Kennt ihr den Begriff »Jizz«? Im englischen Sprachraum, unter Birdwatchern, ist dieses Wort gebräuchlich für die typischen Merkmale eines Vogels: Gestalt, Flugstil, Gesang, die Färbung des Gefieders – alles, was ihn unverwechselbar macht. In ihrem Buch Federnlesen – Vom Glück, Vögel zu beobachten beschreibt die preisgekrönte Wissenschaftsjournalistin Johanna Romberg, wie sie zur Hobby-Ornithologin wurde und lernte, Vögel an ihrem Jizz zu erkennen.

Schon das erste Kapitel des Buches hat mich gepackt, denn es geht um das für mich so schwierige Erkennen von Vogelstimmen. Romberg empfiehlt, damit im Winter zu beginnen. In dieser Zeit ist nicht viel los in der heimischen Vogelwelt. Zugvögel haben das Land verlassen. Die Bäume sind kahl, so dass die verbliebenen Arten gut zu sehen und zu hören sind. Da fällt es leicht, sie zu identifizieren. Wenn die Zugvögel im Frühling zurückkehren, hat man schon mal ein gewisses Repertoire. Ich habe sofort überlegt, wie viele Vögel ich am Gesang erkennen kann und bin bei knapp 20 Arten gelandet. Das ist ausbaufähig!

Lebendig und humorvoll beschreibt Romberg, wie ihre wanderfreudigen Eltern die Liebe ihrer Tochter zur Vogelbeobachtung weckten. Ausgestattet mit einem Kinderfernglas und dem Bestimmungsbuch Was fliegt denn da? ging es auf Tour. Das Aufspüren und Identifizieren von Vögeln wurde schnell zu einem geliebten Familienritual und ließ die Mühen des Wanderns vergessen. Romberg gehörte zwar nie zu den wahrhaft besessenen Birdern, entwickelte aber eine große Neugier für die Vogelwelt und den Ehrgeiz, möglichst viele der 337 Arten aus ihrem Vogelbestimmungsbuch kennenzulernen.

Alpenschneehuhn

Auch nach Jahrzehnten lässt es ihr keine Ruhe, ob sie bei einem Wanderurlaub in Kärnten ein Alpenschneehuhn oder ein Steinhuhn sah. Diese Begegnung, vor allem die ungelöste Frage, beflügelte ihre immerwährende Leidenschaft für das Beobachten der Vögel. Als Leserin gab es für mich ein ungewöhnliches Zusammentreffen, denn kurz nach der Lektüre beobachtete ich beim Wandern in Vorarlberg ein Alpenschneehuhn. Der Vergleich mit der schönen Illustration von Florian Frick im Buch ließ keinen Zweifel offen, um welche Art es sich handelte!

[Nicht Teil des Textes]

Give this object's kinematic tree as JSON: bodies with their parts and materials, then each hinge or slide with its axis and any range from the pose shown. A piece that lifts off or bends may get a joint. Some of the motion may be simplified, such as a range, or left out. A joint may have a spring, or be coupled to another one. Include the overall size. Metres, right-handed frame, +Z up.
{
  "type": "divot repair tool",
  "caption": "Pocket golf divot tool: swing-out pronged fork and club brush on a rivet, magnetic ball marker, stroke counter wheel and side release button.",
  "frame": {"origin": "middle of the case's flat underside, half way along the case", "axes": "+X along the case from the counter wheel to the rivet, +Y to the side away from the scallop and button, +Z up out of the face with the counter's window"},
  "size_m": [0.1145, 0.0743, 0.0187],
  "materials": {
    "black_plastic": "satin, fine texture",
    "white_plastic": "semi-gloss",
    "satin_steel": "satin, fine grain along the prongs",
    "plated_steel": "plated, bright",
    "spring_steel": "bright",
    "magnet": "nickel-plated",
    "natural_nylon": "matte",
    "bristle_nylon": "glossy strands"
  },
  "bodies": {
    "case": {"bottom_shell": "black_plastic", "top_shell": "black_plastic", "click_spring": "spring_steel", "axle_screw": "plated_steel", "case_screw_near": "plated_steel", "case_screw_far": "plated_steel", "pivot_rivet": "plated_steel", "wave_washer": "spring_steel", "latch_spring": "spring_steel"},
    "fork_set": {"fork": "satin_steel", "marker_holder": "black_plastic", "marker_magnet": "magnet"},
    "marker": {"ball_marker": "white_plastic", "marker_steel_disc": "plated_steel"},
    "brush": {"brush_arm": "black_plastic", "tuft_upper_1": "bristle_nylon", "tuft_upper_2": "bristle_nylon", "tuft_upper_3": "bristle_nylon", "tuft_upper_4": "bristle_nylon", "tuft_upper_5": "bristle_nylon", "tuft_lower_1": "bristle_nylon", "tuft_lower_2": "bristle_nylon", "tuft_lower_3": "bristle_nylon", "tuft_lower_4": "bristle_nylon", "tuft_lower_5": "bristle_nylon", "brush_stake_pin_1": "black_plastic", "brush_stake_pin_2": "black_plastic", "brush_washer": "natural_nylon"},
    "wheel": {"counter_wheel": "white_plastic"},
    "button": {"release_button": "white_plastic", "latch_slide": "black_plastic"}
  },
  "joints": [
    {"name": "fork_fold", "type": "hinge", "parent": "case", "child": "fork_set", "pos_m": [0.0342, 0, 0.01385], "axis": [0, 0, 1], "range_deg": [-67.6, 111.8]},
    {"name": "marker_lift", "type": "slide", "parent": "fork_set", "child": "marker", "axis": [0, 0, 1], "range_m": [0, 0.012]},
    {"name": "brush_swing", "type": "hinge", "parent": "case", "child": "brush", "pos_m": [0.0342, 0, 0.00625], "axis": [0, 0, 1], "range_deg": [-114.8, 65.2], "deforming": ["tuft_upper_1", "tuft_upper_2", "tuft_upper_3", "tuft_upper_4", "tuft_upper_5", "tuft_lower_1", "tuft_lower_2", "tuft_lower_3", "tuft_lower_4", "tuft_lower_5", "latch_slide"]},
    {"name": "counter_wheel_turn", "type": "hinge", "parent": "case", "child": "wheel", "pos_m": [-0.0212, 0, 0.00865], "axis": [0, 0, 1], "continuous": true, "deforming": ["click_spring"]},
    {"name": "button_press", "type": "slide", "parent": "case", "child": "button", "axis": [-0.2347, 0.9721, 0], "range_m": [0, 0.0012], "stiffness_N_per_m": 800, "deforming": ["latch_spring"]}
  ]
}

In ihrem Buch Federnlesen hat Johanna Romberg viele faszinierende Geschichten über das Beobachten von Vögeln zusammengetragen. Auf Helgoland erlebte sie zusammen mit hochkonzentrierten Birdwatchern den Aufenthalt der Zugvögel und war von der Flugleistung winziger Wintergoldhähnchen beeindruckt. In Frankfurt besuchte sie eine Spezialklinik, in der verletzte Mauersegler hingebungsvoll von einer Tierärztin und ihrem Team gepflegt werden. Sie sprach mit Ornithologen über die vielfältigen Bedrohungen der Vogelwelt und darüber, welche Aufgaben die Politik zum Schutz der Artenvielfalt lösen muss. Doch auch besondere Glücksmomente teilt sie mit uns. Für eine Reportage reiste sie einst nach Ägypten und beobachtete die bei uns so seltenen Wiedehopfe – dort sind sie sehr verbreitet und äußerst zutraulich. Und in Israel begegnete sie gleich fünf seltenen Arten, darunter Blaukehlchen und Ortolane.

Auch die Bedingungen in unterschiedlichen Lebensräumen werden im Buch thematisiert. Romberg erzählt von Vögeln wie dem Flussuferläufer, die in den Städten und Industriebrachen ihrer alten Heimat, dem Ruhrpott, eine Nische gefunden haben; von Grünspechten und ihren schrumpfenden Habitaten in den Wäldern; aber auch von Greifvögeln, die durch Windkraftanlagen gefährdet sind.

Vor allem auf das Konzept des Jizz kommt die Autorin immer wieder zurück, denn es ist sehr hilfreich beim Erkennen von Vögeln.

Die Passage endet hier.